Powerful observations and self realization. thanks for standing in your truth
Great essay and so true. Only thing I would add is 45, in my book, is a poseur alpha–fat, old, likely impotent, wouldn’t last 2 minutes without bux to prop him up. A pathetic weakling and coward. But most abusive men are.
Thank you. I’m glad I have the privilege to call you my friend.

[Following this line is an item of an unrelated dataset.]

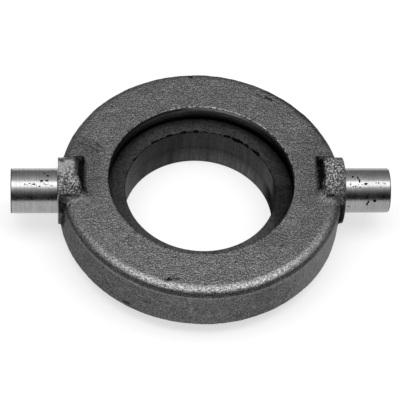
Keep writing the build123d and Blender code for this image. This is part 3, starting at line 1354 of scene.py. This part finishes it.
def floor_paper(stage):
    """Pale paper, which the lamps and its own glow show, and which is clear from below."""
    tree, shader, _ = new_material("floor_paper")
    rays = add_node(tree, "ShaderNodeLightPath").outputs
    seen = calculate(tree, "MAXIMUM", rays["Is Camera Ray"], rays["Is Glossy Ray"])
    seen = calculate(tree, "MAXIMUM", seen, rays["Is Transmission Ray"])
    shown = {
        "Base Color": (*stage.floor_colour, 1),
        "Roughness": 0.9,
        "Specular IOR Level": 0.1,
        "Emission Color": (1, 1, 1, 1),
        "Emission Strength": spread(tree, seen, 0, 1, 0, stage.floor_glow),
    }
    connect(tree, shader, shown)
    below = add_node(tree, "ShaderNodeNewGeometry").outputs["Backfacing"]
    clear = add_node(tree, "ShaderNodeBsdfTransparent").outputs[0]
    mixed = add_node(tree, "ShaderNodeMixShader", {0: below, 1: shader.outputs[0], 2: clear})
    connect(tree, tree.nodes["Material Output"], {"Surface": mixed.outputs[0]})


def floor(stage):
    """The floor, a hair under the thrust face, which would share its plane otherwise."""
    hair = 0.05 * MM
    bm = bmesh.new()
    bmesh.ops.create_circle(
        bm,
        cap_ends=True,
        segments=96,
        radius=stage.floor_radius,
        matrix=Matrix.Translation((0, 0, -hair)),
    )
    bm.normal_update()
    bmesh.ops.reverse_faces(bm, faces=[face for face in bm.faces if face.normal.z < 0])
    piece = new_piece("floor", bm)
    floor_paper(stage)
    piece.data.materials.append(bpy.data.materials["floor_paper"])


def camera(stage):
    """The camera, at the place and angle from which the photograph was taken."""
    azimuth, elevation = stage.camera_azimuth, stage.camera_elevation
    back = Vector(
        (
            math.sin(azimuth) * math.cos(elevation),
            -math.cos(azimuth) * math.cos(elevation),
            math.sin(elevation),
        )
    )
    level = Vector((math.cos(azimuth), math.sin(azimuth), 0))
    turn = Matrix((level, back.cross(level), back)).transposed().to_4x4()
    data = bpy.data.cameras.new("camera")
    data.sensor_width = 36
    data.lens = stage.camera_lens
    piece = bpy.data.objects.new("camera", data)
    place = Matrix.Translation(stage.camera_place)
    piece.matrix_world = place @ turn @ Matrix.Rotation(stage.camera_roll, 4, "Z")
    bpy.context.scene.collection.objects.link(piece)
    bpy.context.scene.camera = piece


class BEARING_OT_stage(bpy.types.Operator):
    """Sets up the floor, the room, the softbox and the camera"""

    bl_idname = "bearing.stage"
    bl_label = "Stage"

    def execute(self, context):
        stage = context.scene.bearing_stage
        context.scene.view_settings.view_transform = "Standard"
        sky(stage.sky_level)
        softbox(stage)
        floor(stage)
        camera(stage)
        return {"FINISHED"}


OPERATORS = (
    BEARING_OT_finishes,
    BEARING_OT_housing,
    BEARING_OT_graphite_ring,
    BEARING_OT_stage,
)
GROUPS = ("bearing_sizes", "bearing_finish", "bearing_stage")


class BEARING_PT_panel(bpy.types.Panel):
    """Lists the bearing's operators and settings"""

    bl_idname = "BEARING_PT_panel"
    bl_label = "Bearing"
    bl_space_type = "VIEW_3D"
    bl_region_type = "UI"
    bl_category = "Bearing"

    def draw(self, context):
        for operator in OPERATORS:
            self.layout.operator(operator.bl_idname)
        for group in GROUPS:
            settings = getattr(context.scene, group)
            for name in settings.__annotations__:
                self.layout.prop(settings, name)


CLASSES = (BearingSizes, BearingFinish, BearingStage, *OPERATORS, BEARING_PT_panel)


def register():
    """Registers the classes and the settings of the scene."""
    for kind in CLASSES:
        bpy.utils.register_class(kind)
    bpy.types.Scene.bearing_sizes = PointerProperty(type=BearingSizes)
    bpy.types.Scene.bearing_finish = PointerProperty(type=BearingFinish)
    bpy.types.Scene.bearing_stage = PointerProperty(type=BearingStage)


def unregister():
    """Takes the settings and the classes away again."""
    for group in GROUPS:
        delattr(bpy.types.Scene, group)
    for kind in reversed(CLASSES):
        bpy.utils.unregister_class(kind)


def main():
    """Builds the bearing and its stage."""
    register()
    bpy.ops.bearing.finishes()
    bpy.ops.bearing.housing()
    bpy.ops.bearing.graphite_ring()
    bpy.ops.bearing.stage()


if __name__ == "__main__":
    main()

Awesome, great insight. Thank you.
Oh… I couldn’t explain it better. I am not American but European but it changes nothing. I can see Trump-like men everywhere. They regard themselves as the better and even superior part of mankind. But why? Because we let them to think so…
Hi Commish! Yes!!
You nailed it- again.
The Fear button that resonates not only in a woman’s world ( as you so clearly point out-) but also in the black person’s world, the Hispanic immigrants world, etc… just way too many people living in daily fear and ultimately fear enculturation. It is no way to live- yes survive- but not really live and confront the racism/ sexism/ hatred and oppression that is so prevalent.
I was moved, again, at the woman’s march in SLO 2019, as the theme was truth to power. The first step to recovery, as I understand it, is to admit there is a problem.
Trump plays his fear megaphone, stirring everyone up over their own insecurities/ prejudices/ and ignorances. We need not look to hard to hear this pig talk about women, including his own daughter, as sex objects, there for his pathetic, celebrity, egotistical, thieving, fat lazy ass.
The man needs to be sent to jail or worse. Not my president!